Per comprendere la complessità di questo scenario, scrive Baldoni, “si pensi a catene di approvvigionamento critiche/strategiche di componenti hardware (lo stesso vale per i componenti software), visto che il loro processo di sviluppo si appoggia anche a terze parti, cioè a sviluppatori esterni. Terze parti che potrebbero avere forti legami o impegni nei confronti dei governi nazionali. Se quei governi non sono del tutto affidabili – quando non apertamente ostili – potrebbero manipolare le componenti software inserendo backdoor o software bomb durante le fasi di produzione e manutenzione per essere successivamente sfruttate dagli aggressori”, spiega.

È proprio l’Agenzia per la cybersicurezza nazionale a essere chiamata a valutare, tramite il Centro di valutazione e certificazione nazionale, la sicurezza di beni, sistemi e servizi ICT (anche 5G) destinati a essere impiegati nel contesto del Perimetro di sicurezza nazionale cibernetica.

La definizione del modello di governance dei rischi tecnologici possono essere affrontate da due prospettive diverse ma complementari, sostiene ancora Baldoni: il perimetro dei dati coinvolti e il perimetro della tecnologia utilizzata. Ecco cosa scrive a tal proposito.

Per quanto riguarda il primo, potrebbe essere utile considerare i dati come una commodity e classificarli in base alla loro rilevanza/impatto per gli interessi essenziali di un certo Stato (o organizzazione). Se i dati sono di importanza “strategica”, devono essere conservati ed elaborati in un ambiente digitale indubbiamente sicuro e affidabile, costituito da server e sistemi di archiviazione fisicamente ubicati nel territorio nazionale, realizzati con la massima percentuale possibile di tecnologie nazionali, forniti da fornitori nazionali e disciplinati da norme nazionali. Se i dati sono “di una certa rilevanza”, le operazioni di trattamento dovrebbero basarsi su tecnologie e ambienti digitali affidabili, mentre il livello di “fiducia” dovrebbe essere valutato in base a criteri specifici e oggettivi. Infine, nel caso in cui i dati siano solo “ordinari”, qualsiasi soluzione tecnologica certificata potrebbe funzionare. Secondo questa prospettiva – basata sul criterio di classificazione proposto – è possibile raggiungere un compromesso equilibrato, soprattutto se si considera che solo l’8-10% dei dati complessivi potrebbe essere classificato come “strategico”. Questo è quanto è emerso dall’inventario nazionale dei dati posseduti da oltre 20.000 pubbliche amministrazioni che è stato recentemente realizzato dall’Agenzia per la cybersicurezza nazionale italiana nell’ambito dell’implementazione della Strategia per il Cloud nazionale.

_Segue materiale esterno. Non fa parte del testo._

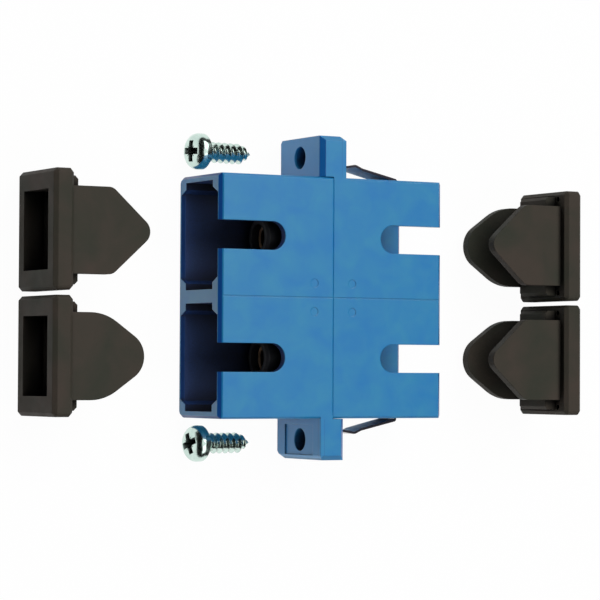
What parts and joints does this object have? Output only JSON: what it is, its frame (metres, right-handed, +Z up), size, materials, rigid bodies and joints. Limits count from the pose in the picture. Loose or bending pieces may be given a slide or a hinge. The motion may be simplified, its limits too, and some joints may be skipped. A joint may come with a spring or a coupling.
{
  "type": "sc fibre adapter",
  "caption": "Duplex through adapter for square push-pull fibre plugs, with fixing ears, sprung panel clips, pull-out dust caps and fixing screws.",
  "frame": {"origin": "on the floor under the middle of the seam between the two housing halves", "axes": "+X along the ports towards the clipped half, +Y from the lower to the upper port, +Z up out of the face with the key slots"},
  "size_m": [0.0642, 0.0346, 0.0093],
  "materials": {
    "blue_housing": "satin moulded blue",
    "dark_cage": "moulded, near black",
    "bronze_sleeve": "rolled phosphor bronze",
    "spring_steel": "bright spring steel strip",
    "dark_cap": "matt moulded, dark brown grey",
    "zinc_screw": "bright zinc plated"
  },
  "bodies": {
    "adapter": {"housing_half_left": "blue_housing", "housing_half_right": "blue_housing", "latch_cage_left_upper": "dark_cage", "latch_cage_left_lower": "dark_cage", "latch_cage_right_upper": "dark_cage", "latch_cage_right_lower": "dark_cage", "alignment_sleeve_upper": "bronze_sleeve", "alignment_sleeve_lower": "bronze_sleeve", "fixing_screw_upper": "zinc_screw", "fixing_screw_lower": "zinc_screw"},
    "cap_left_upper": {"dust_cap_left_upper": "dark_cap"},
    "cap_left_lower": {"dust_cap_left_lower": "dark_cap"},
    "cap_right_upper": {"dust_cap_right_upper": "dark_cap"},
    "cap_right_lower": {"dust_cap_right_lower": "dark_cap"},
    "clip_upper": {"panel_clip_upper": "spring_steel"},
    "clip_lower": {"panel_clip_lower": "spring_steel"}
  },
  "joints": [
    {"name": "cap_left_upper_slide", "type": "slide", "parent": "adapter", "child": "cap_left_upper", "axis": [1, 0, 0], "range_m": [0, 0.0163]},
    {"name": "cap_left_lower_slide", "type": "slide", "parent": "adapter", "child": "cap_left_lower", "axis": [1, 0, 0], "range_m": [0, 0.0163]},
    {"name": "cap_right_upper_slide", "type": "slide", "parent": "adapter", "child": "cap_right_upper", "axis": [-1, 0, 0], "range_m": [0, 0.0163]},
    {"name": "cap_right_lower_slide", "type": "slide", "parent": "adapter", "child": "cap_right_lower", "axis": [-1, 0, 0], "range_m": [0, 0.0163]},
    {"name": "clip_upper_flex", "type": "hinge", "parent": "adapter", "child": "clip_upper", "pos_m": [0.00958, 0.01294, 0.00465], "axis": [0, 0, 1], "range_deg": [0, 8.5], "stiffness_Nm_per_rad": 0.1},
    {"name": "clip_lower_flex", "type": "hinge", "parent": "adapter", "child": "clip_lower", "pos_m": [0.00958, -0.01294, 0.00465], "axis": [0, 0, -1], "range_deg": [0, 8.5], "stiffness_Nm_per_rad": 0.1}
  ]
}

Per quanto riguarda il perimetro della tecnologia impiegata, il quadro diventa ancora più chiaro. Quando, per esempio, sono in gioco comunicazioni tra alti funzionari governativi o informazioni su aree altamente sensibili, le tecnologie fidate (o nazionali) dovrebbero essere preferite a qualsiasi altra tecnologia per elaborare, trasmettere e archiviare i dati per motivi di sicurezza nazionale. Al contrario, quando è in gioco l’apertura del mercato digitale o sono coinvolte aree poco sensibili, qualsiasi tecnologia dotata di certificazioni tecniche adeguate potrebbe essere adatta allo scopo. Anche in questo caso, un compromesso abbastanza equilibrato non è impossibile da raggiungere, se si considera che le tecnologie da utilizzare da alti funzionari governativi o in aree altamente sensibili contano per una quantità limitata – anche se non irrilevante – delle tecnologie da impiegare in altri contesti.